**Materials provided**
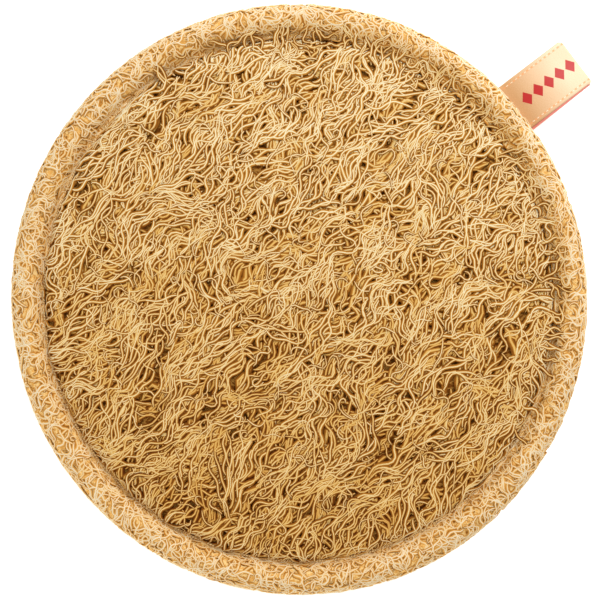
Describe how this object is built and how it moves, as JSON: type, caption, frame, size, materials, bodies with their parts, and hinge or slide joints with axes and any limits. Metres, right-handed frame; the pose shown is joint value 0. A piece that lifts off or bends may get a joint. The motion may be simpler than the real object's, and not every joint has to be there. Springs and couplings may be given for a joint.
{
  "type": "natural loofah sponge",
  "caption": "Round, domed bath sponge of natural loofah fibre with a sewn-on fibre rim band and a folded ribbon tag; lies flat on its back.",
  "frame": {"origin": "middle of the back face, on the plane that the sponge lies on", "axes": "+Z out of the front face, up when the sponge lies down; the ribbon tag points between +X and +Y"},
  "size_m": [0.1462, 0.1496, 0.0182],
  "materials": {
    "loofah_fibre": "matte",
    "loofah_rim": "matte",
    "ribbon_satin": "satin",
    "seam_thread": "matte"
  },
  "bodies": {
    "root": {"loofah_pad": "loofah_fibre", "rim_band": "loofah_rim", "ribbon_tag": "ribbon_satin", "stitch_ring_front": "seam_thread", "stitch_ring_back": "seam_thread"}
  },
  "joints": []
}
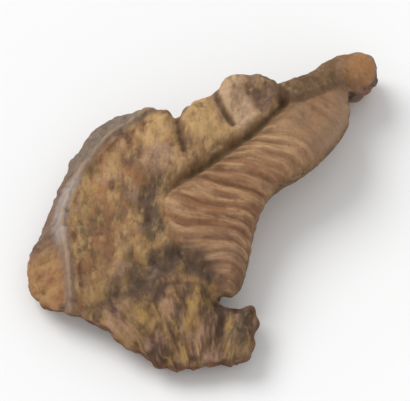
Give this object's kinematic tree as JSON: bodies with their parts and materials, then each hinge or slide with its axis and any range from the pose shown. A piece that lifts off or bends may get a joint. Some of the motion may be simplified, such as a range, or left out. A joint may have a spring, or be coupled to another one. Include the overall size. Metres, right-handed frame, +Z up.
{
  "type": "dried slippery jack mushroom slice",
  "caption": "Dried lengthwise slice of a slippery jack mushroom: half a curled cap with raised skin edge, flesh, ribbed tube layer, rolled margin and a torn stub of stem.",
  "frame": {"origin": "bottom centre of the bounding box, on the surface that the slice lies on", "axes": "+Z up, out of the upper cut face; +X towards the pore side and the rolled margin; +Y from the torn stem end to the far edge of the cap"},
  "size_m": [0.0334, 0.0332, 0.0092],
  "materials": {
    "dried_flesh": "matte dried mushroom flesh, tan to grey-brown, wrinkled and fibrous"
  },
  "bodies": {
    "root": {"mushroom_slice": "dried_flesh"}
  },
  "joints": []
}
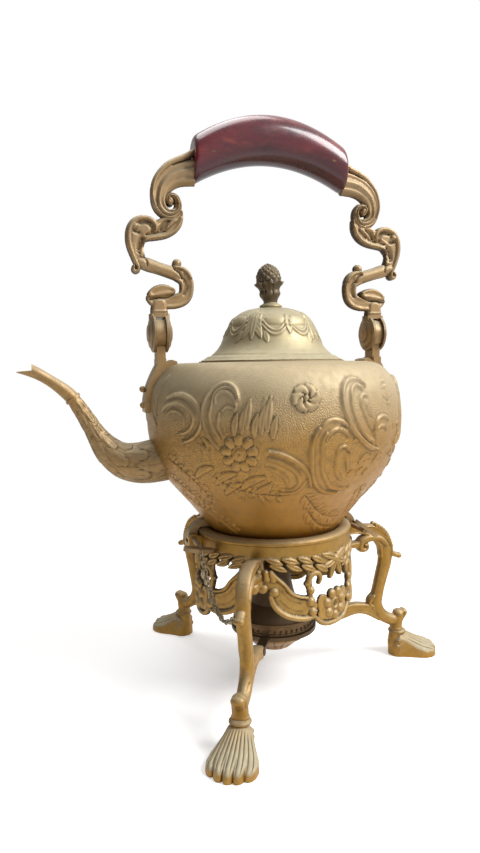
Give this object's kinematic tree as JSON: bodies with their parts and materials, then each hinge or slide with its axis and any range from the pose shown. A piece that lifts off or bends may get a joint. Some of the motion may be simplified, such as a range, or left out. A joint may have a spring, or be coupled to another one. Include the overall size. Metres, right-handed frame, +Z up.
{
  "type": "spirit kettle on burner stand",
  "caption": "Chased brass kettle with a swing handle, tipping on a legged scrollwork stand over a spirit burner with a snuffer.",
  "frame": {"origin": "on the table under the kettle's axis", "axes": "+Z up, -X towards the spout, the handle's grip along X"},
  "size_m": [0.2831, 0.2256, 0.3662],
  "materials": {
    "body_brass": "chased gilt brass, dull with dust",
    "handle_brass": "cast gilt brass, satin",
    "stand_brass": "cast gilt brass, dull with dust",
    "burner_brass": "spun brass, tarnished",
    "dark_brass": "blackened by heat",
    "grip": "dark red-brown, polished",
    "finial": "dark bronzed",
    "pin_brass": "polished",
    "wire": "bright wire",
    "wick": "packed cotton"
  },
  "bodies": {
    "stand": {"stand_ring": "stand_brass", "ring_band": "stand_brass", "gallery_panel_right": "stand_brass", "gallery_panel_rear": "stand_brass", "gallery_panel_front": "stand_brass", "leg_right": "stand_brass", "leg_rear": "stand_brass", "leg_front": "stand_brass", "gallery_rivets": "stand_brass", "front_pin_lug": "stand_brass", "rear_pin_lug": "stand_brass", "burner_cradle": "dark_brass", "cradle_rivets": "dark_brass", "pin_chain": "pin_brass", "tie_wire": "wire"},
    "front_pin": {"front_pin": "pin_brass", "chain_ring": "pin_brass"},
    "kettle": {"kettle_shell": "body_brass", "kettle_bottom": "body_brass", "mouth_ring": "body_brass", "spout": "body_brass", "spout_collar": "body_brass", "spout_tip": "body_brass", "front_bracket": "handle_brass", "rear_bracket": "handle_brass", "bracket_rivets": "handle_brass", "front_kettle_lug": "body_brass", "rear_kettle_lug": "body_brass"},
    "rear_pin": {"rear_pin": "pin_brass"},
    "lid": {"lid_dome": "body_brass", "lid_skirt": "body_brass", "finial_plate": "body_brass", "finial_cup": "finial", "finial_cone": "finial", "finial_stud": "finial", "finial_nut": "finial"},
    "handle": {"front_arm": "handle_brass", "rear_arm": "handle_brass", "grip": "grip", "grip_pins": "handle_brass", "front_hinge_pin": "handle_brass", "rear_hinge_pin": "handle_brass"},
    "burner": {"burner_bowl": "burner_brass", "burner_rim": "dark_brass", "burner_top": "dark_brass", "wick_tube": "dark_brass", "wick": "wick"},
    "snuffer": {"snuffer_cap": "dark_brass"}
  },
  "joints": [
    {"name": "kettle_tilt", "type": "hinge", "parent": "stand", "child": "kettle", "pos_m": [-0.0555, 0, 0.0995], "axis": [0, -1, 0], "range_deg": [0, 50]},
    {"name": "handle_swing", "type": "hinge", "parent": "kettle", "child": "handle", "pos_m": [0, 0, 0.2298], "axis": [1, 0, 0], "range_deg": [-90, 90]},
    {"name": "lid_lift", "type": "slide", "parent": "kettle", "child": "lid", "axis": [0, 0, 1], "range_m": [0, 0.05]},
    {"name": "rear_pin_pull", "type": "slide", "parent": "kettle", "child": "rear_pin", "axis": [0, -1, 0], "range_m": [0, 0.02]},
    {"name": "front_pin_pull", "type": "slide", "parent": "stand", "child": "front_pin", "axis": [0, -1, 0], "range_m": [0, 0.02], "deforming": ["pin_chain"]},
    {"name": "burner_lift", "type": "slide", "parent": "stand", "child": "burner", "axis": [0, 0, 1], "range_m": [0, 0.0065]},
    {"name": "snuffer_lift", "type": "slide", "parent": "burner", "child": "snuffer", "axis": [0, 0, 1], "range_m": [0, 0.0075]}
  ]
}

**To do**
Note how many lines in the material hold the word "joints", and give that number with nothing added.

**Task result**
4